This turtle, which was found on Sept. 29 by researchers with the Association of Reef Keepers, is currently in quarantine while scientists help it recover from the disease causing tumours on its eyes and body, with the hope that it can one day be returned to the ocean. (Photo: PROVIDED)

On Sept. 29, a team of researchers with the Association of Reef Keepers was checking on the territory’s turtles when they discovered one with swollen, discoloured tumours on its eye, rear flippers and lower extremities, according to ARK Managing Director Dr. Shannon Gore.

The scientists subsequently fished the turtle out of the water, placed it in quarantine, and conducted a series of tests, which found that the turtle had contracted a disease called fibropapillomatosis, making it the first turtle in the Virgin Islands to be diagnosed with this disease by a veterinarian specifically trained in sea turtle rehabilitation, Dr. Gore stated.  

“While Covid-19 has posed various constraints to dealing with this situation, it has prompted positive action within the community to act quickly and resourcefully to [care] for this threatened species,” Dr. Gore wrote in a Sunday press release.

While the turtle remains in quarantine, Dr. Sarah Weston of Canines Cats and Critters, and Dr. Latisha Martin from the Department of Agriculture and Fisheries, are working alongside sea turtle specialists to concoct a plan for the turtle’s recovery and return to the ocean.  

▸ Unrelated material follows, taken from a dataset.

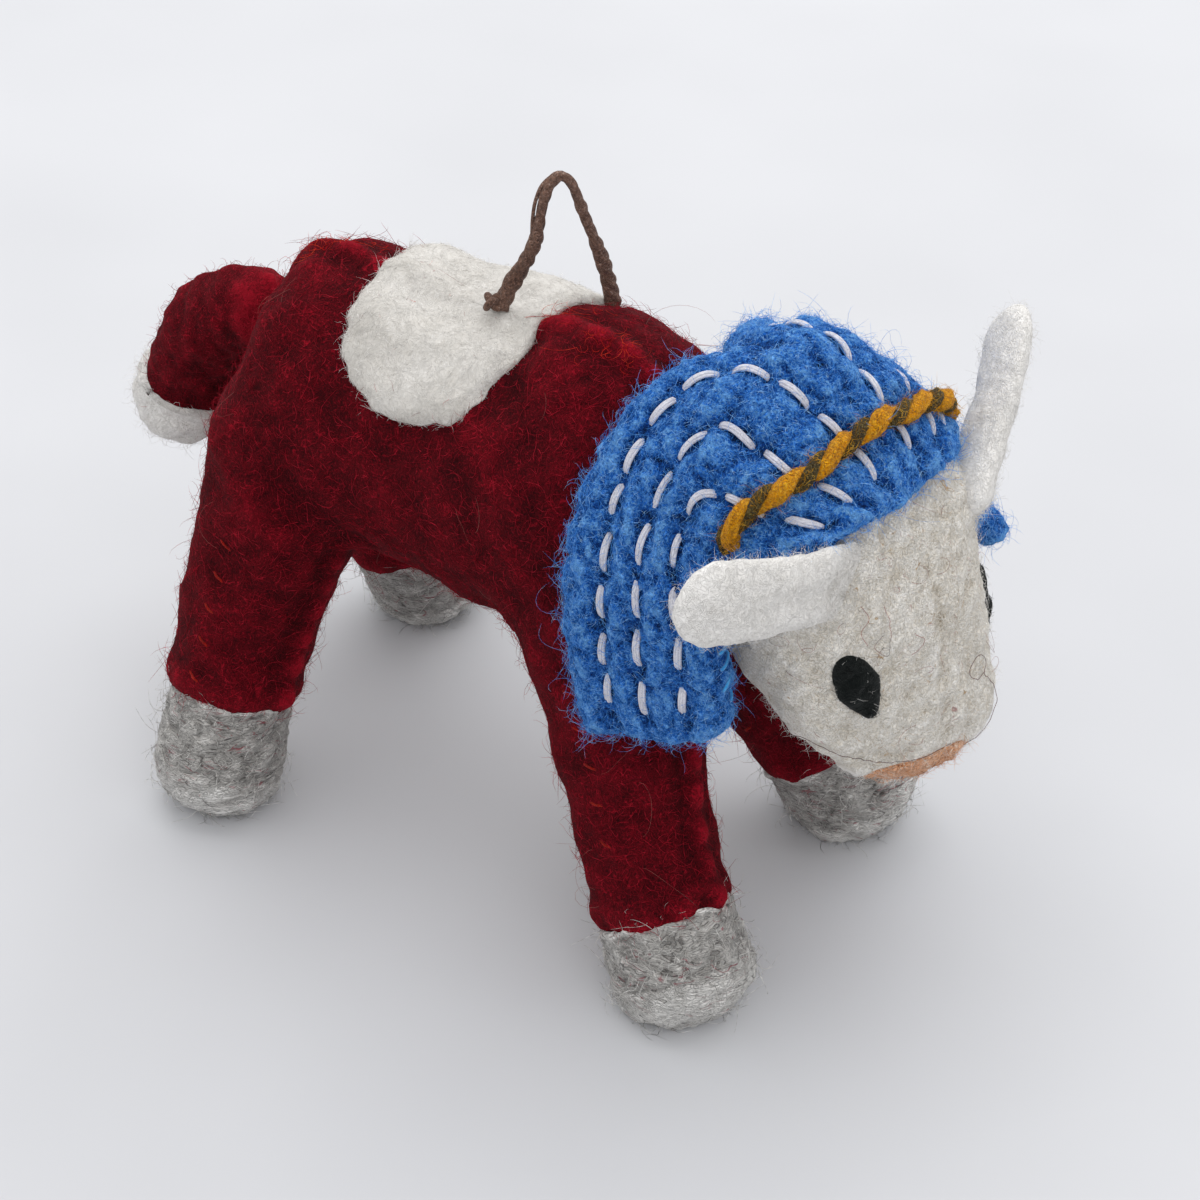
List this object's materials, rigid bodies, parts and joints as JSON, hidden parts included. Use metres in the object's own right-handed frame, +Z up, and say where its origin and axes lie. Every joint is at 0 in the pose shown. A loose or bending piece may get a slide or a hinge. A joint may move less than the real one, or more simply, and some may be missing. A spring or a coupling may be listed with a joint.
{
  "type": "felt christmas ornament",
  "caption": "Stuffed felt animal ornament on splayed legs, with a quilted striped headcloth, a saddle patch, a curved tail and a stiff cord loop to hang it by.",
  "frame": {"origin": "on the floor under the middle of the animal without its cord loop", "axes": "+X to the nose, +Y to the animal's left, +Z up"},
  "size_m": [0.1182, 0.0652, 0.0847],
  "materials": {
    "coat": "matte wool felt",
    "hoof": "matte felted wool",
    "white": "matte wool felt",
    "black": "matte wool felt",
    "peach": "matte wool felt",
    "cloth": "matte wool felt",
    "thread": "satin cotton thread",
    "yarn": "matte wool yarn",
    "cord": "satin cord",
    "filling": "matte wool filling"
  },
  "bodies": {
    "animal": {"trunk_panel_right": "coat", "trunk_panel_left": "coat", "belly_panel": "coat", "trunk_stuffing": "filling", "leg_front_right_outer": "coat", "leg_front_right_inner": "coat", "leg_front_right_stuffing": "filling", "hoof_front_right": "hoof", "leg_front_left_outer": "coat", "leg_front_left_inner": "coat", "leg_front_left_stuffing": "filling", "hoof_front_left": "hoof", "leg_rear_right_outer": "coat", "leg_rear_right_inner": "coat", "leg_rear_right_stuffing": "filling", "hoof_rear_right": "hoof", "leg_rear_left_outer": "coat", "leg_rear_left_inner": "coat", "leg_rear_left_stuffing": "filling", "hoof_rear_left": "hoof", "head_panel_right": "white", "head_panel_left": "white", "head_stuffing": "filling", "nose_patch": "peach", "eye_right": "black", "eye_left": "black", "headcloth": "cloth", "stitch_row_right_1": "thread", "stitch_row_right_2": "thread", "stitch_row_right_3": "thread", "stitch_row_left_1": "thread", "stitch_row_left_2": "thread", "stitch_row_left_3": "thread", "head_band": "yarn", "saddle_patch": "white"},
    "ear_right": {"ear_right": "white"},
    "ear_left": {"ear_left": "white"},
    "tail": {"tail": "coat", "tail_tip": "white"},
    "loop": {"hanging_loop": "cord"}
  },
  "joints": [
    {"name": "ear_right_fold", "type": "hinge", "parent": "animal", "child": "ear_right", "pos_m": [0.04763, -0.01474, 0.05985], "axis": [0.063, 0.2296, 0.9712], "range_deg": [-8, 28], "stiffness_Nm_per_rad": 0.0005},
    {"name": "ear_left_fold", "type": "hinge", "parent": "animal", "child": "ear_left", "pos_m": [0.04783, 0.0155, 0.06027], "axis": [-0.5885, 0.2911, -0.7542], "range_deg": [-8, 28], "stiffness_Nm_per_rad": 0.0005},
    {"name": "tail_lift", "type": "hinge", "parent": "animal", "child": "tail", "pos_m": [-0.04038, 0.00044, 0.0565], "axis": [0, 1, 0], "range_deg": [-6, 40], "stiffness_Nm_per_rad": 0.002},
    {"name": "loop_swing", "type": "hinge", "parent": "animal", "child": "loop", "pos_m": [-0.00288, 0.00004, 0.0678], "axis": [0.5847, 0.7674, -0.2631], "range_deg": [-45, 45], "stiffness_Nm_per_rad": 0.0002}
  ]
}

“Both the welfare of the individual turtle and the BVI’s turtle population are of paramount importance throughout this process. More information will be made available as this situation evolves,” Dr. Gore stated.

Symptoms

While the cause of the disease is not fully understood, the evidence “shows that a chelonid fibropapilloma-associated herpesvirus is most likely responsible,” Dr. Gore explained. 

Symptoms from the disease range from the mild, with only a few small tumours, to the fatal, with tumours covering the eyes and obscuring the mouth, making it hard for an infected turtle to feed.

“However,” Dr. Gore wrote, “there is documentation of the spontaneous regression of smaller tumours.”

Outbreaks of the disease have been recorded occasionally since at least the 1980s, with a majority occurring off the Hawaiian Islands, Florida and Puerto Rico, Dr. Gore wrote. 

The first known cases of FP in the VI were documented on three turtles off the coast of Peter Island in 1996. More recently, a turtle that was “stranded” after a deadly boat strike in 2018, and a turtle photographed by a snorkeler in Virgin Gorda’s North Sound in 2019, both appeared to have tumours caused by the disease, Dr. Gore wrote.